Curated by Jamie Sterns
Troemel had his first solo show at Zach Feuer in 2014, and his site Jogging was listed as a Time Magazine Top 30 Tumblr site in 2013, but it was his 2012 show by curator Jamie Sterns that I’ll never forget. Working mostly with items supposedly purchased on the now-defunct “Dark Net” market, Silk Road (including the post office-delivered LSD and pennies, pictured below), Troemel actually engineered an ingenious way of breaking down his possibly “illegal” installation that’s difficult to put into words—let’s just say it had a lot to do with the illicit context in which the works were portrayed. It was our first introduction to Troemel’s specific cultural takedown of (and pleasure in) the art object’s collusion with commodities.

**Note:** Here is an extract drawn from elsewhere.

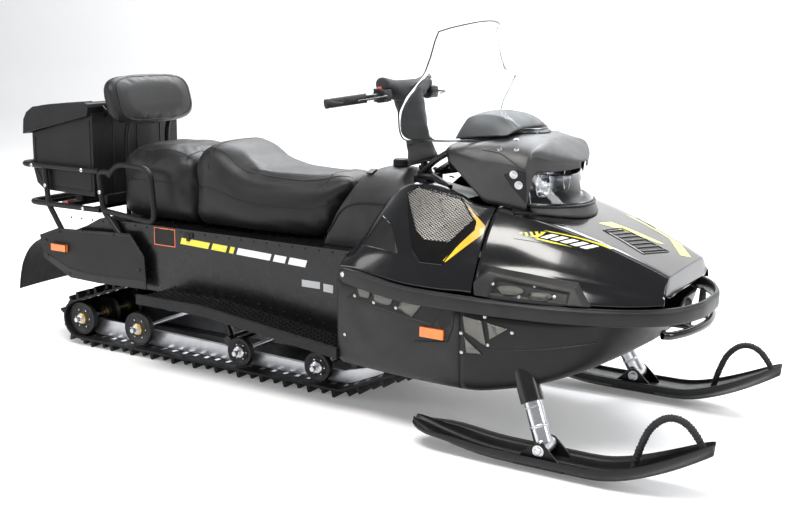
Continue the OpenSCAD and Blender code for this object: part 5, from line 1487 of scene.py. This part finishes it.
# ---------------------------------------------------------------- skis

def sole_z(x):
    return 62 * ((900 - x) / 328) ** 1.8 if x < 900 else 165 * ((x - 1230) / 388) ** 1.6 if x > 1230 else 0


def ski_half(x):
    return 75 * max(0.05, 1 - clamp((x - 1330) / 292) ** 2) ** 0.5 * max(0.12, 1 - clamp((720 - x) / 152) ** 2.4) ** 0.5


for name, sign in (("right", -1), ("left", 1)):
    body = "ski_" + name
    rows = []
    for x in [573, 576, 582, 594, 610, 630, 660, 700, 760, 830, 900, 980, 1062, 1150, 1230, 1270, 1310, 1350, 1390,
              1430, 1470, 1500, 1530, 1556, 1576, 1592, 1604, 1612, 1617]:
        h, z = ski_half(x), sole_z(x)
        k = h / 75
        rim = mix(30, 62, smooth((x - 572) / 200)) * mix(0.6, 1, k)
        outer = [(0, 0.4), (7 * k + 1, 0.4), (12 * k + 2, 8), (h * 0.5, 20), (h * 0.66, 24), (h * 0.8, 30),
                 (h - 6 * k, rim - 24 * k), (h - 1, rim - 6), (h, rim)]
        inner = [(h - 6 * k, rim + 0.2), (h - 9 * k, rim - 5), (h - 13 * k, rim - 16 * k),
                 (h * 0.7, 24 + 13 + 0.1 * rim), (h * 0.52, 36.5), (h * 0.3, 31 + 4), (h * 0.24, 25.5), (0, 24.5)]
        ring = [V(x, sign * 480 + a, z + b) for a, b in outer + inner]
        ring += [V(x, sign * 480 - a, z + b) for a, b in reversed(inner[:-1])] + [V(x, sign * 480 - a, z + b) for a,
                b in reversed(outer[1:])]
        rows.append(ring)
    skin("ski_blade_" + name, rows, SATIN, body, wall=0, nodes=[body], levels=1, closed=True,
         caps=True, core=(1060, sign * 480, 20))
    bits, steel = Build(), Build()
    for y in (-49, 49):
        bits.slab([(972, 20), (1152, 20), (1128, 58), (1092, 92), (1078, 104), (1062, 108), (1046, 104), (1032, 92),
                   (996, 58)],
                  sign * 480 + y - 5, sign * 480 + y + 5)
    bits.object("ski_ears_" + name, SATIN, body, slot="satin_black", bevel=2.0)
    for y in (-1, 1):
        steel.lathe([(0, 0), (19, 0), (19, 2), (12, 2.2), (12, 7), (10, 9), (0, 9)],
                    V(1062, sign * 480 + y * 54.2, 82), (0, y, 0), 6 if y * sign > 0 else 24)
        steel.lathe([(0, -0.5), (20, -0.5), (20, 2.4), (0, 2.4)], V(1062, sign * 480 + y * 54, 82), (0, y, 0), 32)
    steel.rod((1062, sign * 480 - 56, 82), (1062, sign * 480 + 56, 82), 8, 20)
    steel.object("ski_bolt_" + name, BRIGHT, body, slot="rail_metal")
    loop = Build()
    path = bend([V(1364, sign * 480, 42), V(1372, sign * 480, 96), V(1390, sign * 480, 158), V(1414, sign * 480, 212),
                 V(1452, sign * 480, 250),
                 V(1492, sign * 480, 260), V(1530, sign * 480, 246), V(1562, sign * 480, 212),
                 V(1590, sign * 480, 168)], 16)
    loop.tube(path, lambda t: 11 + 1.8 * (math.sin(t * 240) > 0.2) * (0.12 < t < 0.9) + 1.0 * (t < 0.1 or t > 0.93), 14)
    loop.object("ski_loop_" + name, GRIP, body, slot="satin_black")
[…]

Curated by Amy Kisch and Tracy Causey-Jeffrey
Jordan Eagles’s work Blood Mirror, with blood thrown on site-specific abstractions via overhead projectors, has in recent years made headlines to protest the FDA ban on gay blood donors, but similar work made an earlier appearance at SPRING/BREAK Art Show’s 2014 Public/Private show. Curated by Amy Kisch and Tracy Causey-Jeffrey, the work transformed the insides of the Old School with textural projections both haunting and ethereal, making the large hallways feel like gorgeous living guts.
FALL ON YOUR SWORD
Curated by Maureen Sullivan
2012, 2013, 2014, 2015
Music composer/art installation group Fall On Your Sword (and their common collaborator, artist Sarah Bereza) have had interactive works in every SPRING/BREAK Art Show in existence. In their own right (and irrespective of anything we did) they have been responsible for the scores on break-out films like Sundance award-winner Another Earth, and documentaries by Academy Award Nominees Fisher Stevens and Alex Gibney. But their art contributions have enlivened each subsequent SPRING/BREAK Art Show with interactive works as biting and menacing as they are hilarious.